Nuri Sahin said that Gittens is 'brutally good at one-on-ones' - and that he is improving his game off the ball to go with his raw talent

Gittens has already made a mark in the Champions League with four goals this campaign

The hope is that this is not just a purple patch and Gittens can stay fully fit, with injuries and operations on both shoulders slowing him down in recent years. He has cut sugar from his diet and the summer of 2024 was his first pre-season without injury.

Saturday’s game against Monchengladbach was only the third time he’d finished the full 90 minutes in the Bundesliga but this season, he is undroppable.

‘When he is in the penalty area, he’s almost impossible to defend against,’ says Sebastian Kehl, the former Dortmund captain and now sporting director.

Sahin calls him ‘brutally good at one-on-ones’ and it is little surprise that scouts of Liverpool, Tottenham and Chelsea have all been recent visitors at Dortmund games.

There is a genuine belief in these parts that like Sancho, Bellingham, Ousmane Dembele, Christian Pulisic and Erling Haaland, Gittens will be a massive financial success for Dortmund when he moves on. All five of them were sold in excess of £50m by the age of 21.

And for England? Mail Sport understands that the current plan for Gittens is to travel with the Under 21 squad to Slovakia for the defence of their European Championship title in the summer - though that depends on whether Dortmund need him for the expanded Club World Cup in the United States.

But he is also on the radar of Thomas Tuchel’s senior squad. There is no doubt about his ability but his experience is limited and put simply, those ahead of him are really good.

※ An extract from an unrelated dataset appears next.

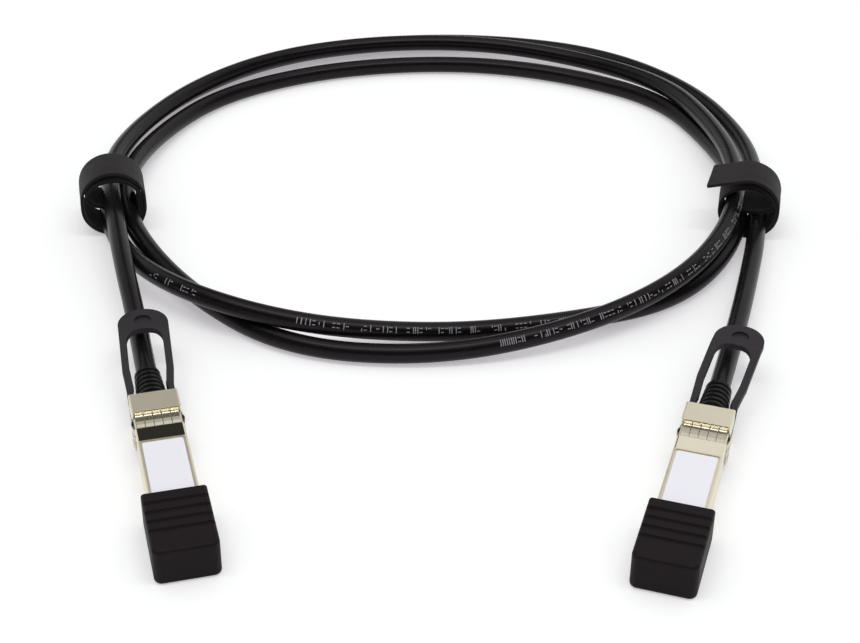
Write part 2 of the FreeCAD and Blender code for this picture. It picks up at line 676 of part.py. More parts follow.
def make_rocker():
    z0 = PIVOT_Z - ROCKER_T / 2
    bar = centred(ROCKER_W, EAR_Y - 0.4, ROCKER_FRONT_Y, z0, z0 + ROCKER_T)
    ear = cylinder_x(EAR_R, PRONG_X + PRONG_W / 2, EAR_Y, PIVOT_Z)
    hub = cylinder_x(PIN_R + 0.5, ROCKER_W / 2, PIVOT_Y, PIVOT_Z)
    half = BOSS_W / 2
    outline = [(-half, BOSS_Y - 1.2, BOSS_Z), (half, BOSS_Y - 1.2, BOSS_Z), (half, BOSS_Y - 0.4, BOSS_Z),
               (0.35, BOSS_Y + 1.5, BOSS_Z), (-0.35, BOSS_Y + 1.5, BOSS_Z), (-half, BOSS_Y - 0.4, BOSS_Z)]
    boss = polygon_face(outline).extrude(V(0, 0, PIVOT_Z - BOSS_Z))
    bore = cylinder_x(PIN_R + 0.03, ROCKER_W, PIVOT_Y, PIVOT_Z)
    return joined([bar, ear, hub, boss]).cut(bore)


def make_latch_spring():
    """A bowed strip of spring steel between the pocket's ceiling and the latch."""
    top, belly = POCKET_TOP - 0.02, PIVOT_Z + ROCKER_T / 2 + 0.04
    y0, y1 = 20.6, 28.4
    middle = (y0 + y1) / 2
    strip = []
    for shift in (0.0, SPRING_T):
        strip.append(Part.Arc(V(0, y0, top - SPRING_T + shift), V(0, middle, belly + shift),
                              V(0, y1, top - SPRING_T + shift)).toShape())
    ends = [Part.LineSegment(V(0, y, top - SPRING_T), V(0, y, top)).toShape() for y in (y0, y1)]
    face = Part.Face(Part.Wire(Part.__sortEdges__(strip + ends)))
    spring = face.extrude(V(2.4, 0, 0))
    spring.translate(V(-1.2, 0, 0))
    return spring


# ================================================================ cap and label
def make_cap():
    end = CAP_START_Y + CAP_L
    outer = centred(CAP_W, CAP_START_Y, end, 0, CAP_H)
    outer = fillet(outer, 2.2, lambda e: runs_along(e, V(0, 0, 1)) and e.CenterOfMass.y > end - 1)
    outer = fillet(outer, 1.0, lambda e: e.CenterOfMass.y > CAP_START_Y + 1 and not runs_along(e, V(0, 0, 1)))
    top = BODY_BOTTOM + BODY_H
    inner = centred(BODY_W + 2 * CAP_GAP, CAP_START_Y - 1, NOSE_Y + CAP_NOSE_GAP,
                    BODY_BOTTOM - CAP_GAP, top + CAP_GAP)
    cap = outer.cut(inner)
    grooves = []
    for index in range(CAP_RIBS):
        y = CAP_START_Y + CAP_RIB_Y + index * CAP_RIB_PITCH
        outline = [(y, CAP_H + 1), (y, CAP_H - 0.02), (y + 0.35, CAP_H - CAP_RIB_DEPTH),
                   (y + 1.0, CAP_H - CAP_RIB_DEPTH), (y + 1.7, CAP_H - 0.02), (y + 1.7, CAP_H + 1)]
        grooves.append(extrude_x(outline, -CAP_W, CAP_W))
    return cap.cut(grooves)


def make_label():
    z = BODY_BOTTOM + BODY_H - FIELD_DEPTH
    label = centred(LABEL_W, LABEL_Y[0], LABEL_Y[1], z, z + LABEL_T)
    return fillet(label, 0.7, lambda e: runs_along(e, V(0, 0, 1)))


# ================================================================ ties
def bend(x, z, inner_r, start, sweep):
    """Strap bent round (x, z) in the XZ plane, from an angle and through a sweep."""
    def at(radius, share):
        angle = start + sweep * share
        return V(x + radius * cos(angle), 0, z + radius * sin(angle))
    outer_r = inner_r + TIE_T
    edges = [Part.Arc(at(inner_r, 0), at(inner_r, 0.5), at(inner_r, 1)).toShape(),
             Part.LineSegment(at(inner_r, 1), at(outer_r, 1)).toShape(),
             Part.Arc(at(outer_r, 1), at(outer_r, 0.5), at(outer_r, 0)).toShape(),
             Part.LineSegment(at(outer_r, 0), at(inner_r, 0)).toShape()]
    return Part.Face(Part.Wire(edges)).extrude(V(0, TIE_W, 0))


def flap(z, inner_r, angle, length):
    """The strap's free end, straight on from a bend round (0, z) that stops at an angle."""
    out, along = V(cos(angle), 0, sin(angle)), V(-sin(angle), 0, cos(angle))
    corner = V(0, 0, z) + out * inner_r
    corners = [corner, corner + out * TIE_T, corner + out * TIE_T + along * length, corner + along * length]
    return polygon_face([(p.x, p.y, p.z) for p in corners]).extrude(V(0, TIE_W, 0))


def make_tie(winding, flat):
    """A strap wound into a loop of about two layers; its end stands off or tucks under."""
    low_r = TIE_INNER_R + TIE_PITCH / 2
    low_z = low_r + TIE_T
    high_z = low_z + 2 * flat
    outer_r = TIE_INNER_R + TIE_PITCH
    shift = TIE_PITCH / 2
    pieces = [bend(0, high_z, TIE_INNER_R, 0, pi),
              box(-TIE_INNER_R - TIE_T, -TIE_INNER_R, 0, TIE_W, low_z, high_z),
              bend(shift, low_z, low_r, pi, pi),
              box(outer_r, outer_r + TIE_T, 0, TIE_W, low_z, high_z)]
    if winding > 0:
        pieces.append(bend(0, high_z, outer_r, 0, FLAP_ANGLE))
        pieces.append(flap(high_z, outer_r, FLAP_ANGLE, FLAP_L))
    else:
        pieces.append(bend(0, high_z, outer_r, 0, pi))
        pieces.append(box(-outer_r - TIE_T, -outer_r, 0, TIE_W, low_z, high_z))
        pieces.append(bend(shift, low_z, low_r + TIE_PITCH, pi, TUCK_ANGLE))
    tie = joined(pieces)
    tie.translate(V(0, -TIE_W / 2, 0))
    if winding < 0:
        tie = tie.mirror(V(0, 0, 0), V(1, 0, 0))
    return tie


# ================================================================ assembly
def make_module(tab_lean):
    upper, lower = make_shells()
    return {
        "upper_shell": upper,
        "lower_shell": lower,
        "shell_screws": make_screws(),
        "shielding_collar": make_collar(),
        "circuit_card": make_card(),
        "card_pads": make_pads(),
        "memory_chip": make_chip(),
        "card_capacitors": make_capacitors(),
        "twinax_send": make_twinax(1),
        "twinax_receive": make_twinax(-1),
        "crimp_ferrule": make_ferrule(),
        "strain_relief": make_boot(),
        "pull_tab": make_tab(tab_lean),
        "release_slider": make_slider(),
        "latch_rocker": make_rocker(),
        "latch_pin": cylinder_x(PIN_R, PIN_HALF_L, PIVOT_Y, PIVOT_Z),
        "latch_spring": make_latch_spring(),
        "label": make_label(),
        "dust_cap": make_cap(),
    }


def placed(shape, x, y, turn):
    moved = turned(shape, V(0, 0, 0), turn)
    moved.translate(V(x, y, 0))
    return moved


def build():
    nodes = {"cable": make_cable()}
    for end, (x, y, turn) in MODULES.items():
        for name, shape in make_module(TAB_LEAN[end]).items():
            nodes["%s_%s" % (name, end)] = placed(shape, x, y, turn + pi)
    for end, (x, y, turn, winding, flat) in TIES.items():
        nodes["cable_tie_%s" % end] = placed(make_tie(winding, flat), x, y, turn)
    return nodes


def main():
    os.makedirs("parts", exist_ok=True)
    hard = None
    for name, shape in build().items():
        solids = shape.Solids
        ok = all(solid.isValid() and solid.Volume > 0 for solid in solids)
        print("%-20s solids %d volume %.2f %s" % (name, len(solids), sum(s.Volume for s in solids), "" if ok else "BAD"))
        keep = Part.makeCompound(solids) if len(solids) > 1 else solids[0]
        keep.exportStep("parts/%s.step" % name)
        if name != "cable":
            bounds = keep.BoundBox
            hard = bounds if hard is None else hard.united(bounds)
    print("modules and ties: x %.2f %.2f, y %.2f %.2f, z %.2f %.2f"
          % (hard.XMin, hard.XMax, hard.YMin, hard.YMax, hard.ZMin, hard.ZMax))


main()
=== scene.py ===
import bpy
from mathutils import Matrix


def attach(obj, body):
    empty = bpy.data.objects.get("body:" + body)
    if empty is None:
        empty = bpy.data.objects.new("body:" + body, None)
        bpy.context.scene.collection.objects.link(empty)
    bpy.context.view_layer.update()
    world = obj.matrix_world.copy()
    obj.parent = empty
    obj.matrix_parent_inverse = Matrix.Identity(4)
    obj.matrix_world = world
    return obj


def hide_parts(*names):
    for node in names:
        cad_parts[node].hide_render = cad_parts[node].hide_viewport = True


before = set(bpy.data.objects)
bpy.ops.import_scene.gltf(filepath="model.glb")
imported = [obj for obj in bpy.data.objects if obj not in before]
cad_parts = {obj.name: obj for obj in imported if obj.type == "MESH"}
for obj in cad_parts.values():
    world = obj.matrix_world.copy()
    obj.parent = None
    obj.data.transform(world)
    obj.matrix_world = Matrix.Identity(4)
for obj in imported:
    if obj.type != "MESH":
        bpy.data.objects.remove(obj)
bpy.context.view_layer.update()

# %% [markdown]
# ## A coiled copper network cable, dressed for a picture
# The object is a short network cable with a pluggable metal module on each end. The
# cable is wound into a loose coil, and two hook-and-loop ties hold the turns together.
# The CAD model already has the right shapes for everything rigid, so this lesson gives
# those parts finishes, and models what is soft: the cable itself and the two ties.
# Everything is in metres, in the CAD model's own frame, with +Z up from the bench.

# %% Tools and units
from math import cos, degrees, hypot, pi, radians, sin
from random import Random

import bmesh
import bpy
from mathutils import Matrix, Vector, noise

# The object's sizes are written in millimetres; MM turns them into metres.
MM = 0.001
ENDS = ("a", "b")
scene = bpy.context.scene
scene.view_settings.view_transform = "Standard"

# %% [markdown]
# ## The camera
# A product picture of a long, low object is taken from in front and from above, so that
# the coil opens into an oval and the modules show their tops. A lens of about 74 mm
# keeps the near modules from looking much too large beside the far side of the coil.
# The camera looks straight along +Y and tips down, and a half-degree roll sets the
# coil level.

# %% Place the camera
CAMERA_PLACE = Vector((0.2, -422.0, 303.5)) * MM
CAMERA_PITCH = radians(33.997)
CAMERA_ROLL = 0.00915
LENS_LENGTH = 74.2
SENSOR_W = 36.0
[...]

England have an abundance of quality on the wings already so it is on Gittens to force his way in and he’s ticking all the boxes right now.

The youngster is on the radar of Thomas Tuchel's senior squad but he faces stiff competition

Tuchel noted last season that the Bundesliga is not as challenging as the Premier League

Though it’s worth noting Tuchel’s comments from last season. ‘The Premier League is more robust and demands even more from the players than the Bundesliga. That’s certainly my impression. Mentally, physically and psychologically, it’s at the highest level,’ the new England and former Dortmund manager said. Sancho has struggled to recreate his Bundesliga form since moving over and other examples, such as Timo Werner and Christopher Nkunku, act as warning signs.

But if Gittens carries on the way he’s going, especially in the Champions League, Tuchel will find him impossible to ignore. His stock is only rising.

Times are changing and fast, for the boy who told the Bild newspaper last year that he wants to win the Ballon d’Or.

Asked in an in-house interview on the weekend if this was the most confident Jamie Gittens we’d seen yet.

‘It could be. It could very much so be,’ Gittens said, with a cheeky grin.

Exciting words but not for Barcelona on Wednesday night, who will have watched plenty of clips of ‘The Jamie Gittens Goal’ in preparation - but right now, every game that Gittens plays seems to be revealing something new.

‘I’m so happy for him,’ said Sahin yesterday, ‘and for you guys in English football - because there is someone coming.’